In order to provide a like-for-like comparison, Fig. 3a plots mean SAR as a function of mean SIR for both models (taken from Fig. 2a) for the useable range of 0.1 < α < 0.9. Figure 3b plots the same for the functions of Figs. 2b and 3c plots the same for the functions of Fig. 2c. Overall (Fig. 3a), the DNN provides ~3 dB better SAR performance for a given SIR index. This advantage is mostly explained by the ~5 dB advantage for the vocal sources (Fig. 3b) and only a small advantage is evident for the non-vocal signals (Fig. 3c).

Fig. 3.
figure 3

Trade-off: interference versus artefacts. DNN versus NMF. mean SAR as a function of mean SIR [0.1 < α < 0.9] (a) overall mean (Fig. 2a), (b) vocals (Fig. 2b), (c) non-vocals (Fig. 2c).

4 Discussion and Conclusion

We have demonstrated that a convolutional deep neural network is capable of separating vocal sounds from within typical musical mixtures. Our convolutional DNN is of nearly a billion parameters and was trained with relatively little data (and relatively few iterations of SGD). We have contrasted this performance with a like-for-like (suitably scaled) NMF approach, in the context of a trade-off between artefact and separation quality, indexed via confidence in the statistical predictions made.

The main advantage of the DNN appears to be in its general learning of what ‘vocal’ sounds are (Fig. 3b).
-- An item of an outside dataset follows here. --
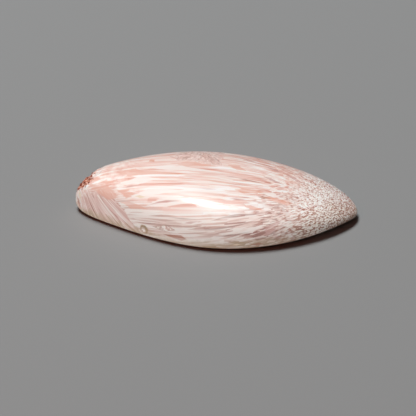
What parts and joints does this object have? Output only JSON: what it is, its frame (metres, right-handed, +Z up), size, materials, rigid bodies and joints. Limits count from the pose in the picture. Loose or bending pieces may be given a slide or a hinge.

Since the NMF approach is limited to linear factorization, we may at least partly attribute the advantage of the (nonlinear) DNN to abstract learning via demodulation [13]. The DNN appears to have biased it’s learning towards making good predictions via correct positive identification of the vocal sounds.

Both methods feature the largest known parameterizations for this particular problem and, to some extent, both methods may be considered ‘deep’ [7, 13, 17]; both featured demodulated (magnitude) spectrograms produced using STFT and re-synthesis via inverse STFT. We also note that the relatively small amount of data employed in training the DNN may have been offset by the fact that the spectrograms were sampled using a Hanning window, hence minimizing aliasing/distortion in the training data that may otherwise have resulted in over-fitting [18] (and see [19]).